More importantly than what does or doesn't happen at other sites is that The Field has been reborn with more vitality and readership than before, and in a very short time span since June 14. One can click The Field at its new location - http://www.narconews.com/thefield - at any hour of day or night and see the same ample activity and intelligent comments discussions that existed when it was located at its previous home, whereas the blog on the former host site is a virtual ghost town, with an average of one or two, if any, comments per entry. "I think I saw," one reader commented, "a tumbleweed blowing through there."

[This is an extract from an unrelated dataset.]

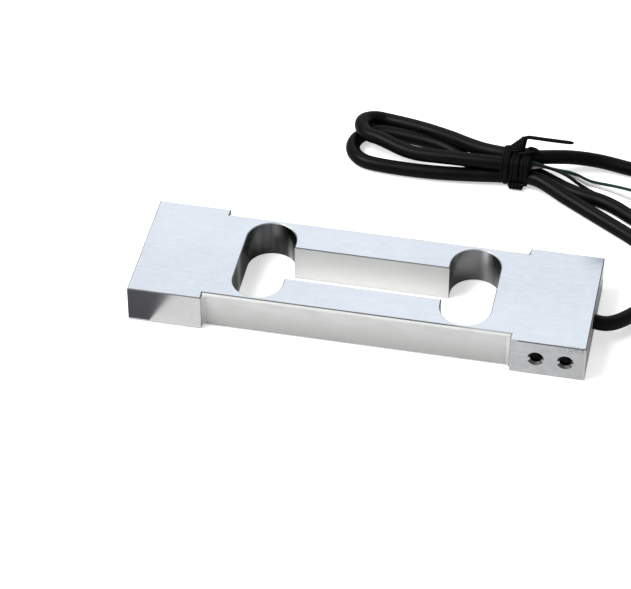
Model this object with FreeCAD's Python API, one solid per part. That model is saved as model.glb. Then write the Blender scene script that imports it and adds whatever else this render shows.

Clearly, nobody - other than those trying to benefit from the confusion - is happy with the way that the former hosts kept the $5,000+ our readers donated with the explicit solicitation to "Send Al to Denver." (The ex-hosts have returned some of those funds to some of the small donors that have demanded refunds, while others continue to report problems getting their refund, but the ex-hosts have so far refused to proactively alert the rest of those donors that their donations won't be spent for the purpose solicited and given. Thankfully, our readers have generously, mostly, solved that problem already):

 

 

Some readers - quite independently on their own initiative - set up an online petition to the DNC to restore my credentials, which in no time at all, without any major push, has garnered 350 signatures (and this is the first time I've linked to it in a diary post). Here's the link:

http://www.gopetition.com/petitions/credential-al-giordano.html

The petition states:

 

We the undersigned readers and supporters of Al Giordano and the blog "The Field" request that Mr. Giordano be awarded credentials for the 2008 Democratic National Convention.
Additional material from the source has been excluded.